くららの手帖

ローヌの岸辺暮らし、ときどき旅

ムッシュの薔薇

暦の上ではまだ春のころ。初夏を思わせる陽気に誘われて窓を開け放していると、階下のテラスから食器のふれあう音と静かにおしゃべりする声とが、パラパラと部屋に忍びこんできた。お客さまかしら、とのぞいてみると、特等席に丸くなっていたのは、あの猫。

「では、また」

ムッシュが席を立っても、猫は顔をあげるでもなく、まだまだ居座りたい様子。

「行くよ」

と、ムッシュ。階下の住人が笑う声がしてやっと猫は椅子から飛び降りて、しぶしぶ、ムッシュのあとをついていった。

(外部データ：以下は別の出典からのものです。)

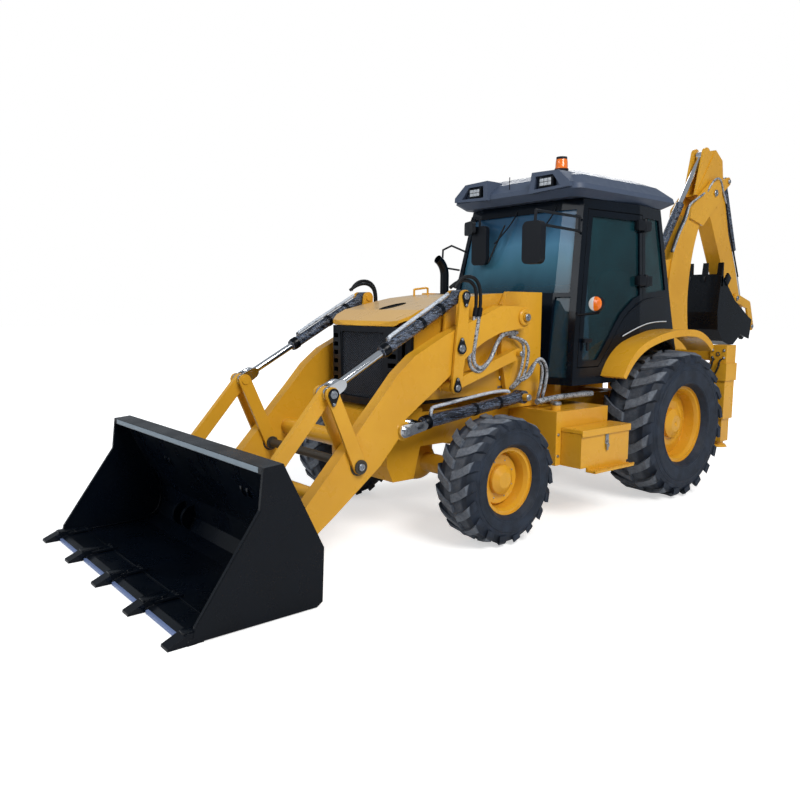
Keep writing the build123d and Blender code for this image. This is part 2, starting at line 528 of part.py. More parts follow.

ムッシュは、ならんで二棟たつアパートの別棟の一階に暮らしている。たぶん一人で。その部屋には手入れの行き届いた大きな庭がついていて、季節ごとにみごとな花を咲かせる。とくに薔薇がすばらしい。別棟ということもあって面識はなく、名前も知らないのだけど、わが家のベランダからは庭仕事をしているムッシュのことがよくみえる。

朝一番に水をやりながら、枝ぶりを確かめて歩きまわったり、鉢の位置を入れ替えたり、嵐のあとに残骸を片付けたり。ムッシュが丹精こめて育てた薔薇は、毎年、夏になると小さな子どもの顔ぐらい大きな花を咲かせる。ところが肝心な開花時期に、毎年ムッシュはバカンスにでかけてしまって家にいないのだ。すべての窓の日除けがぴっちり閉められた無人のアパート。その庭の垣根の上に顔をのぞかせて咲き誇る大輪の薔薇を、ムッシュは見ることがない。

それなのにどうして毎年毎年、毎日毎日、苦労して薔薇を育てているのだろう? わたしは理解に苦しむ。ちなみにその庭は通りに面しているわけではなく、道行く人の目を楽しませるために、という理由も当てはまらない。しかし理由は何であれ、この夏もムッシュの薔薇は色とりどりのみごとな花を咲かせていた。けれどもムッシュはいつもと同じくお留守で、かわりにわたしが花を楽しませてもらったのだった。

今年の夏は、少し変だった。例年ならば8月中旬に雷が何日か続くと、それを境に涼しくなってそのまま秋になるのに、いったん涼しくなった後に夏がぶり返して、学校が始まるころになって猛暑日が続いた。それに、バカンス から続々と人々がもどってきて、街が再びにぎやかになっても、ムッシュのアパートは日除けが閉められたままだった。

ムッシュは、なかなか帰ってこなかった。そのうち、庭に家具が出され業者が出入りしてリノベーション がはじまったので、そうか、と納得がいく。きっとリノベーション のあいだ、ムッシュはバカンス を延長してどこかで仮住まいしているのだ、とわたしたちは話していた。

そうではなく、ムッシュは夏がくる前に亡くなったのだ。そう、教えてくれたのは、帰省していたポルトガルから戻ってきたばかりの、管理人のサントスさんだった。コインブラの実家を訪ねたあとは、海の別荘で夏じゅう家族ですごしたという、その顔はぴかぴかに日焼けしていて、何だか無性に夏の終わりを思わせた。

だれも手入れする人がいなくなったムッシュの庭は、いけ垣が伸び放題になっている。今朝は引越しのトラックがきて庭の植木鉢やテーブルを運び出していた。ムッシュ、きれいな薔薇を毎年、ありがとうございました。わたしは心の中でつぶやいた。

夏の終わりはいつも寂しい。けれども、今年はなおさら。そういえば。ムッシュの猫は、今ごろどうしているだろう?